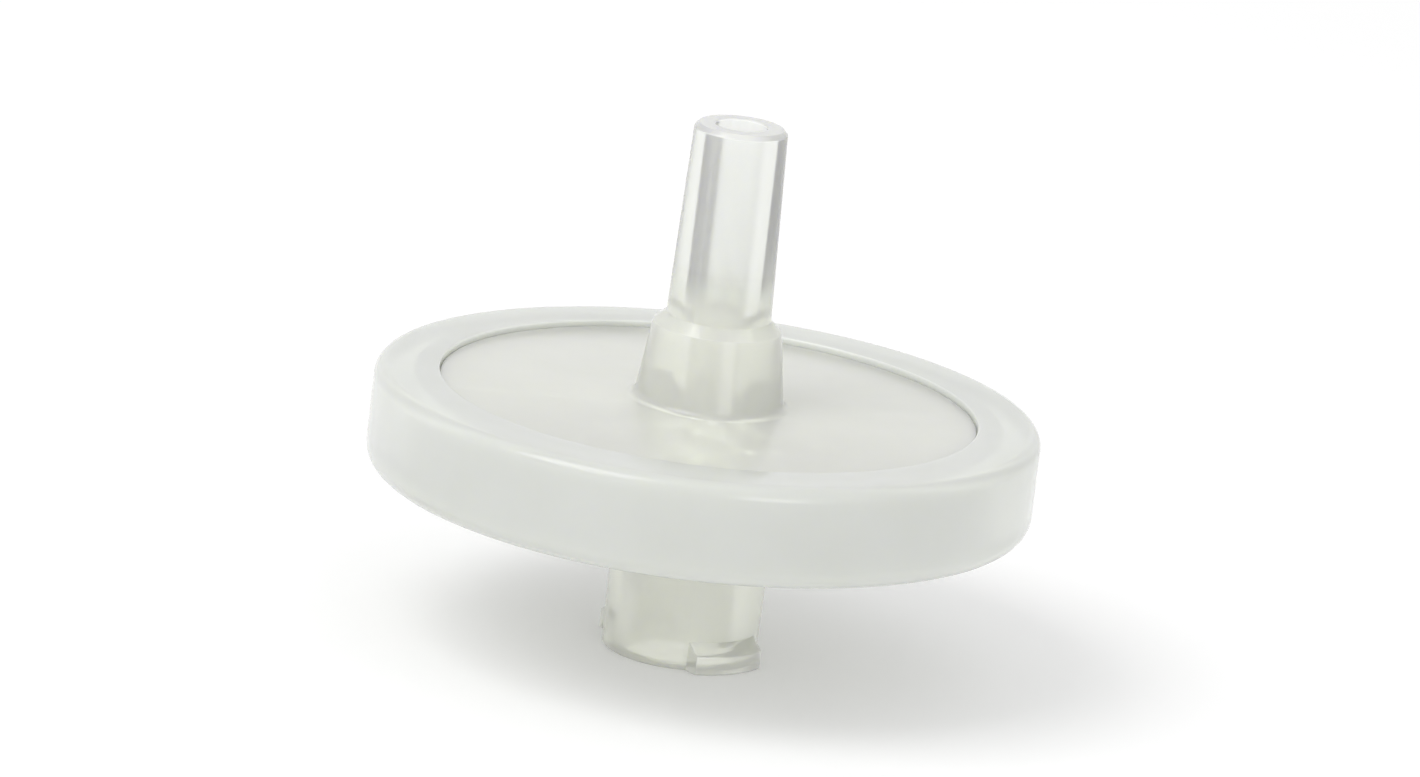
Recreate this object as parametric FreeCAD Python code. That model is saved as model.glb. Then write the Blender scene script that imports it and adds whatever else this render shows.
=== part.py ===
import FreeCAD, Part
import math
import os

# Syringe filter for a 25 mm membrane disc: a male Luer slip outlet on top, a female
# Luer lock inlet below, and a membrane pinched between two moulded shells whose edges
# are held together by a ring moulded round them.
#
# Frame: millimetres, +Z from the inlet to the outlet, origin at the centre of the
# inlet's mouth face. Everything is round about Z except the two inlet lugs and the
# rib patterns.

V = FreeCAD.Vector
AXIS = V(0, 0, 1)

# ---------------------------------------------------------------- driving sizes

# Membrane and how it is held
membrane_diameter = 25.0
membrane_thickness = 0.12
membrane_edge_clearance = 0.1   # membrane edge to the ring
clamp_width = 0.9               # band where the shells pinch the membrane
flange_thickness = 1.24         # edge of each shell, inside the ring

# Sealing ring, a C section over both flanges
ring_wall = 1.65
ring_lip_width = 1.1            # how far each lip reaches in over the flange
ring_lip_thickness = 0.9
ring_top_round = 0.6
ring_bottom_bevel = 0.6
plate_recess = 0.25             # both plates lie this far inside the ring's faces

# Luer cones, 6 % taper on diameter
luer_taper = 0.06
outlet_tip_diameter = 3.98
outlet_cone_length = 8.3
outlet_bore_diameter = 2.2
outlet_tip_bevel = 0.2
inlet_mouth_diameter = 4.3
inlet_mouth_bevel = 0.15
inlet_throat_diameter = 2.4
inlet_throat_length = 0.65      # from the end of the cone to the chamber

# Outlet hub, the collar that carries the cone
outlet_length = 11.8            # top of the sealing ring to the outlet tip
hub_top_diameter = 5.5
hub_base_diameter = 6.4
hub_shoulder_height = 0.45      # bevel between the cone and the collar
hub_root_fillet = 0.4

# Inlet hub and its two lock lugs
inlet_length = 6.9              # inlet mouth to the underside of the sealing ring
inlet_hub_diameter = 6.6
inlet_hub_draft = 1.2           # degrees, wider towards the body
inlet_hub_foot_bevel = 0.5
lug_span = 7.83                 # across both lugs
lug_width = 3.4
lug_thickness = 1.3             # along the axis, at the hub
lug_crest = 0.8                 # along the axis, at the outside of the lug
lug_angle = 128.0               # degrees from +X to the middle of the first lug
lug_count = 2

# Membrane support in the outlet shell: long ribs, and short ones between them
collector_depth = 0.35
support_rib_width = 0.5
support_rib_start = 2.0         # radius where the long ribs begin
support_short_start = 6.2       # radius where the short ribs begin
support_long_count = 12
support_short_per_gap = 2

# Spreader chamber in the inlet shell
chamber_depth = 0.35
spreader_rib_count = 12
spreader_rib_width = 0.5
spreader_rib_gap = 0.1          # rib tops to the membrane
spreader_rib_start = 3.0
spreader_end_gap = 0.6          # rib ends to the chamber wall

# ---------------------------------------------------------------- worked-out places

membrane_radius = membrane_diameter / 2
chamber_radius = membrane_radius - clamp_width
flange_radius = membrane_radius + membrane_edge_clearance
ring_radius = flange_radius + ring_wall
lip_radius = flange_radius - ring_lip_width

z_ring_bottom = inlet_length
z_inlet_plate = z_ring_bottom + plate_recess
z_inlet_flange = z_ring_bottom + ring_lip_thickness
z_membrane = z_inlet_flange + flange_thickness
z_membrane_top = z_membrane + membrane_thickness
z_outlet_flange = z_membrane_top + flange_thickness
z_ring_top = z_outlet_flange + ring_lip_thickness
z_outlet_plate = z_ring_top - plate_recess
z_tip = z_ring_top + outlet_length
z_cone_base = z_tip - outlet_cone_length
z_hub_corner = z_cone_base - hub_shoulder_height
z_collector = z_membrane_top + collector_depth
z_chamber = z_membrane - chamber_depth
z_cone_end = z_chamber - inlet_throat_length

outlet_tip_radius = outlet_tip_diameter / 2
outlet_cone_base_radius = outlet_tip_radius + luer_taper * outlet_cone_length / 2
outlet_bore_radius = outlet_bore_diameter / 2
hub_top_radius = hub_top_diameter / 2
hub_base_radius = hub_base_diameter / 2
inlet_mouth_radius = inlet_mouth_diameter / 2
inlet_cone_end_radius = inlet_mouth_radius - luer_taper * z_cone_end / 2
inlet_throat_radius = inlet_throat_diameter / 2
inlet_hub_radius = inlet_hub_diameter / 2
inlet_hub_root_radius = inlet_hub_radius + z_inlet_plate * math.tan(math.radians(inlet_hub_draft))


# ---------------------------------------------------------------- shared helpers

def profile_point(corner):
    """The point in the XZ plane of a (radius, height, ...) corner."""
    return V(corner[0], 0, corner[1])


def rounded_corner(before, corner, after):
    """Start, middle and end of the arc that rounds a corner, or the bare corner."""
    here = profile_point(corner)
    round_radius = corner[2] if len(corner) > 2 else 0
    if round_radius <= 0:
        return [here]
    to_before = profile_point(before) - here
    to_after = profile_point(after) - here
    shorter = min(to_before.Length, to_after.Length)
    to_before.normalize()
    to_after.normalize()
    half_angle = to_before.getAngle(to_after) / 2
    reach = min(round_radius / math.tan(half_angle), 0.48 * shorter)
    radius = reach * math.tan(half_angle)
    inward = to_before + to_after
    inward.normalize()
    centre = here + inward * (radius / math.sin(half_angle))
    return [here + to_before * reach, centre - inward * radius, here + to_after * reach]


def turned(corners):
    """Solid of revolution about Z of a closed outline of (radius, height[, round])."""
    count = len(corners)
    runs = []
    for i, corner in enumerate(corners):
        runs.append(rounded_corner(corners[i - 1], corner, corners[(i + 1) % count]))
    edges = []
    for i, run in enumerate(runs):
        if len(run) == 3:
            edges.append(Part.Arc(run[0], run[1], run[2]).toShape())
        edges.append(Part.LineSegment(run[-1], runs[(i + 1) % count][0]).toShape())
    face = Part.Face(Part.Wire(edges))
    return face.revolve(V(0, 0, 0), AXIS, 360)


def radial_bar(inner, outer, width, z_low, z_high, angle):
    """A bar that runs outwards from the axis, turned to an angle in degrees."""
    bar = Part.makeBox(outer - inner, width, z_high - z_low, V(inner, -width / 2, z_low))
    bar.rotate(V(0, 0, 0), AXIS, angle)
    return bar


# ---------------------------------------------------------------- outlet shell

def support_ribs():
    """Radial ribs that carry the membrane, closer set towards the rim."""
    per_gap = support_short_per_gap + 1
    total = support_long_count * per_gap
    outer = (chamber_radius + flange_radius) / 2
    z_high = (z_collector + z_outlet_flange) / 2
    ribs = []
    for i in range(total):
        inner = support_rib_start if i % per_gap == 0 else support_short_start
        ribs.append(radial_bar(inner, outer, support_rib_width, z_membrane_top, z_high,
                               lug_angle + 360 * i / total))
    return ribs


def outlet_shell():
    """Plate, hub and male Luer slip in one moulding, with the membrane support."""
    body = turned([
        (outlet_bore_radius, z_tip),
        (outlet_tip_radius - outlet_tip_bevel, z_tip),
        (outlet_tip_radius, z_tip - outlet_tip_bevel),
        (outlet_cone_base_radius, z_cone_base),
        (hub_top_radius, z_hub_corner),
        (hub_base_radius, z_outlet_plate, hub_root_fillet),
        (lip_radius, z_outlet_plate),
        (lip_radius, z_outlet_flange),
        (flange_radius, z_outlet_flange),
        (flange_radius, z_membrane_top),
        (chamber_radius, z_membrane_top),
        (chamber_radius, z_collector),
        (outlet_bore_radius, z_collector),
    ])
    return body.multiFuse(support_ribs()).removeSplitter()


# ---------------------------------------------------------------- inlet shell

def lock_lug(angle):
    """One Luer lock lug at the mouth, its upper face sloping down to the crest."""
    inner = (inlet_mouth_radius + inlet_hub_radius) / 2
    outer = lug_span / 2
    sector = turned([
        (inner, 0),
        (outer, 0),
        (outer, lug_crest),
        (inlet_hub_radius, lug_thickness),
        (inner, lug_thickness),
    ])
    block = Part.makeBox(outer, lug_width, lug_thickness, V(0, -lug_width / 2, 0))
    lug = sector.common(block)
    lug.rotate(V(0, 0, 0), AXIS, angle)
    return lug


def spreader_ribs():
    """Radial ribs on the chamber floor, clear of the membrane."""
    outer = chamber_radius - spreader_end_gap
    z_low = (z_inlet_plate + z_chamber) / 2
    z_high = z_membrane - spreader_rib_gap
    return [
        radial_bar(spreader_rib_start, outer, spreader_rib_width, z_low, z_high,
                   lug_angle + 360 * i / spreader_rib_count)
        for i in range(spreader_rib_count)
    ]


def inlet_shell():
    """Plate and female Luer lock in one moulding, with the spreader chamber."""
    body = turned([
        (inlet_mouth_radius + inlet_mouth_bevel, 0),
        (inlet_hub_radius, 0),
        (inlet_hub_root_radius, z_inlet_plate - inlet_hub_foot_bevel),
        (inlet_hub_root_radius + inlet_hub_foot_bevel, z_inlet_plate),
        (lip_radius, z_inlet_plate),
        (lip_radius, z_inlet_flange),
        (flange_radius, z_inlet_flange),
        (flange_radius, z_membrane),
        (chamber_radius, z_membrane),
        (chamber_radius, z_chamber),
        (inlet_throat_radius, z_chamber),
        (inlet_throat_radius, z_cone_end),
        (inlet_cone_end_radius, z_cone_end),
        (inlet_mouth_radius - luer_taper * inlet_mouth_bevel / 2, inlet_mouth_bevel),
    ])
    lugs = [lock_lug(lug_angle + 360 * i / lug_count) for i in range(lug_count)]
    return body.multiFuse(lugs + spreader_ribs()).removeSplitter()


# ---------------------------------------------------------------- membrane and ring

def membrane():
    """The nylon disc, its edge pinched between the shells."""
    return Part.makeCylinder(membrane_radius, membrane_thickness, V(0, 0, z_membrane))


def sealing_ring():
    """C section moulded round both flanges, with a lip over each."""
    return turned([
        (lip_radius, z_ring_top),
        (ring_radius, z_ring_top, ring_top_round),
        (ring_radius, z_ring_bottom + ring_bottom_bevel),
        (ring_radius - ring_bottom_bevel, z_ring_bottom),
        (lip_radius, z_ring_bottom),
        (lip_radius, z_inlet_flange),
        (flange_radius, z_inlet_flange),
        (flange_radius, z_outlet_flange),
        (lip_radius, z_outlet_flange),
    ])


# ---------------------------------------------------------------- write the parts

os.makedirs("parts", exist_ok=True)

nodes = {
    "outlet_shell": outlet_shell(),
    "inlet_shell": inlet_shell(),
    "membrane": membrane(),
    "sealing_ring": sealing_ring(),
}

for name, shape in nodes.items():
    if not shape.isValid():
        raise ValueError(name + " is not a valid solid")
    if len(shape.Solids) != 1:
        raise ValueError(name + " should be one solid, has " + str(len(shape.Solids)))
    solid = shape.Solids[0]
    solid.exportStep("parts/" + name + ".step")
    box = solid.BoundBox
    print(name, "volume", round(solid.Volume, 2), "z", round(box.ZMin, 3), round(box.ZMax, 3),
          "across", round(box.XLength, 3), round(box.YLength, 3), "faces", len(solid.Faces))
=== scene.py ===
import math

import bmesh
import bpy
from mathutils import Matrix, Vector


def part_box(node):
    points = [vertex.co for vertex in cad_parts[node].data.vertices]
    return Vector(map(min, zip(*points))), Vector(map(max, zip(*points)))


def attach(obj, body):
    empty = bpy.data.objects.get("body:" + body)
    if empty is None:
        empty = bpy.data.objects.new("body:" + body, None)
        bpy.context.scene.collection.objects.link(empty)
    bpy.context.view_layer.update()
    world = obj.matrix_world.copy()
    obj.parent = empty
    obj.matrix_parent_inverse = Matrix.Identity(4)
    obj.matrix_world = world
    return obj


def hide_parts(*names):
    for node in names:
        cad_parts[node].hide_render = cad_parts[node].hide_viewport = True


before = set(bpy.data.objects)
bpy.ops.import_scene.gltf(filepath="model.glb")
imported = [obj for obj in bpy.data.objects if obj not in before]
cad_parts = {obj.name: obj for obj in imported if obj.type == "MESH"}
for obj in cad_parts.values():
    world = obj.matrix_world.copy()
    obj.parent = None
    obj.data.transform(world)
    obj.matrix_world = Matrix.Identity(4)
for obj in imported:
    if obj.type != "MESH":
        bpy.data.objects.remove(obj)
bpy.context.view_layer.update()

# A syringe filter in natural polypropylene: outlet shell with a male Luer slip, inlet
# shell with a female Luer lock, a nylon membrane between them and a sealing ring round
# the edge. It has no moving parts, so every piece rides on the one body.

MM = 0.001                      # every size below is in millimetres unless it says otherwise
BODY = "root"


def node_top(node):
    """How high the CAD node's highest point is."""
    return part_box(node)[1].z / MM


def node_foot(node):
    """How high the CAD node's lowest point is."""
    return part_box(node)[0].z / MM


def node_radius(node):
    """How far the CAD node reaches from the axis."""
    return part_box(node)[1].x / MM


# ---------------------------------------------------------------- sizes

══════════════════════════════

**WHAT YOU NEED TO DO**
Print exactly the lines from the line with "for name, shape" to the line with "if empty is", both included, and nothing else.

**ANSWER IN FULL**
for name, shape in nodes.items():
    if not shape.isValid():
        raise ValueError(name + " is not a valid solid")
    if len(shape.Solids) != 1:
        raise ValueError(name + " should be one solid, has " + str(len(shape.Solids)))
    solid = shape.Solids[0]
    solid.exportStep("parts/" + name + ".step")
    box = solid.BoundBox
    print(name, "volume", round(solid.Volume, 2), "z", round(box.ZMin, 3), round(box.ZMax, 3),
          "across", round(box.XLength, 3), round(box.YLength, 3), "faces", len(solid.Faces))
=== scene.py ===
import math

import bmesh
import bpy
from mathutils import Matrix, Vector


def part_box(node):
    points = [vertex.co for vertex in cad_parts[node].data.vertices]
    return Vector(map(min, zip(*points))), Vector(map(max, zip(*points)))


def attach(obj, body):
    empty = bpy.data.objects.get("body:" + body)
    if empty is None:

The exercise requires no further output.